I can’t quite believe I’ve been freelance for 10years this year! Wow! I’ve learnt so much and worked with some wonderful people in that time – here are my seven top tips to making your relationship with one of us “free as a bird” freelancers feel good!
✨💜✨
1. Freelance doesn’t mean Free
Be upfront about the fee/ daily rate you have available, always pay for meeting and scoping time as that’s time a freelancer can’t be working for anyone else. One freelance rate is not the same as another’s and mine has to vary massively depending on budget, travel and the job I’m being asked to do.
2. Black and White
Write a contract/ letter of agreement and get it to your freelancer ASAP. Not only does that make them feel secure but it covers both of you too.
3. Cash Flow
Don’t expect them to be out of pocket. Pay invoices within the terms stated (mine are 14days) and expenses too. I once waited for 3 months for an invoice to be paid which meant I had to borrow money for my tax bill as we were in the middle of renovations and I hadn’t budgeted for not being paid – not fun!
4. Management
Tell them how you want to manage them, when do you want catch ups over the phone or in person?
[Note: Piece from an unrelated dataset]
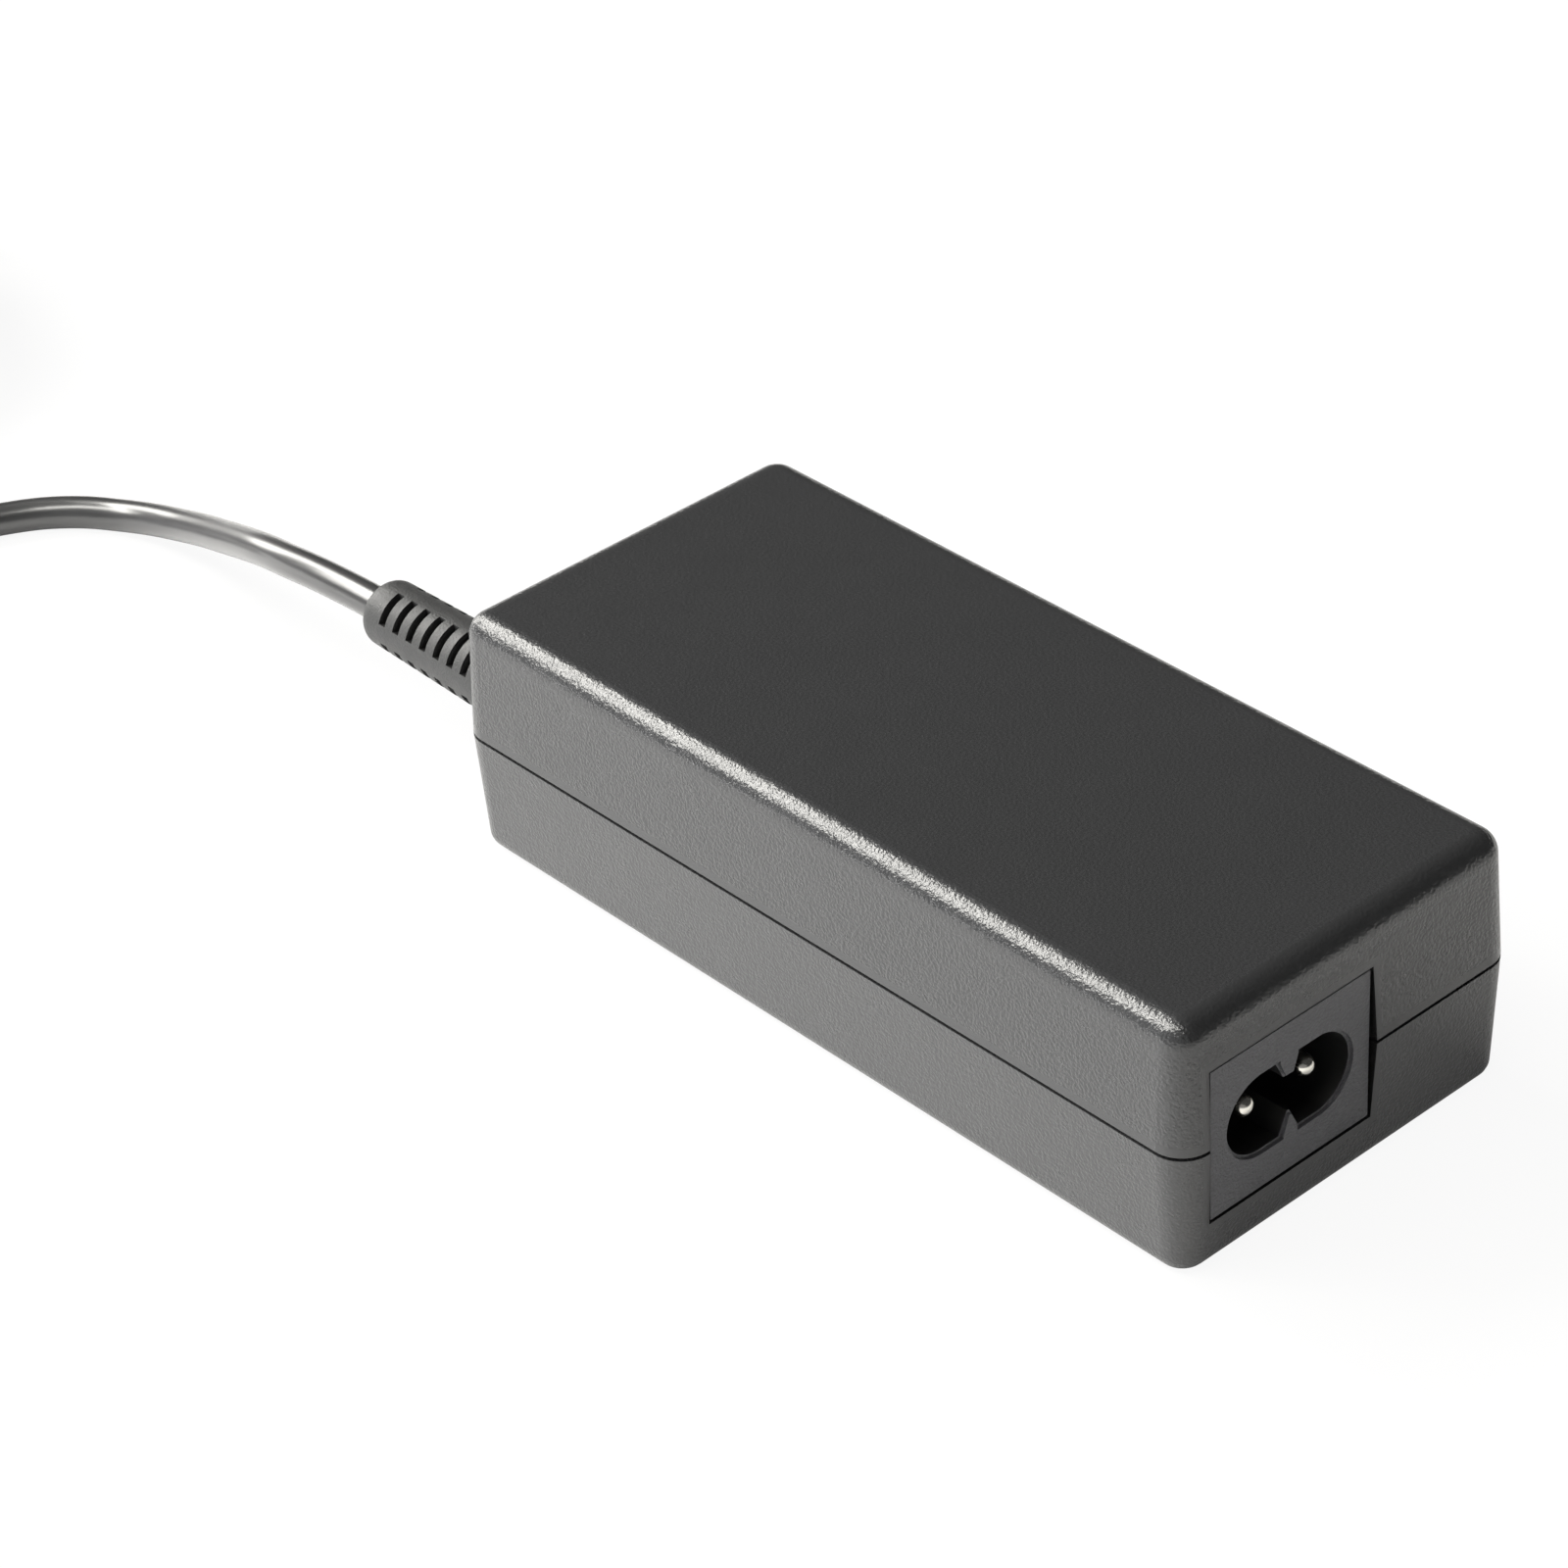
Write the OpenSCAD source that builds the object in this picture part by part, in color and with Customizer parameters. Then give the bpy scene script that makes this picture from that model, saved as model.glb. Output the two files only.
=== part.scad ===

Book them in as diaries get very busy for freelancers working on multiple projects. Do you expect them to update multiple people in your organisation or can you do that?
5. 24/7
Agree out of hours contact. Personally I don’t think you can presume weekend and evening calls/ messages will be picked up even if you work that way so I think it’s fairer to organise and agree this from the off. I don’t mind a bit of this but if every contract does it I get very tired because I don’t have enough down time.
6. Creative Play
Be upfront if you want to use ideas but not with the person who gave them to you. Ideas of the creative mind belong to the person who thought and spoke about them. If you want to use them and run with them with your own team, it’s courteous to ask rather than promise something with a freelancer and then not deliver. Yes this has happened to me but not a lot.
7. How’s life?
A freelancer doesn’t have colleagues or a boss who checks in and asks how life is, how their weekend was or what their opinion on the latest political situation is. They don’t have an organisation paying pension contributions or inviting them to Christmas parties. I love being asked how I am rather than being seen as someone who delivers work. Perhaps personal to me but I always try to treat the people I manage this way too.
✨🙏✨
Do you have any additional tips for being freelance? Would love to hear them!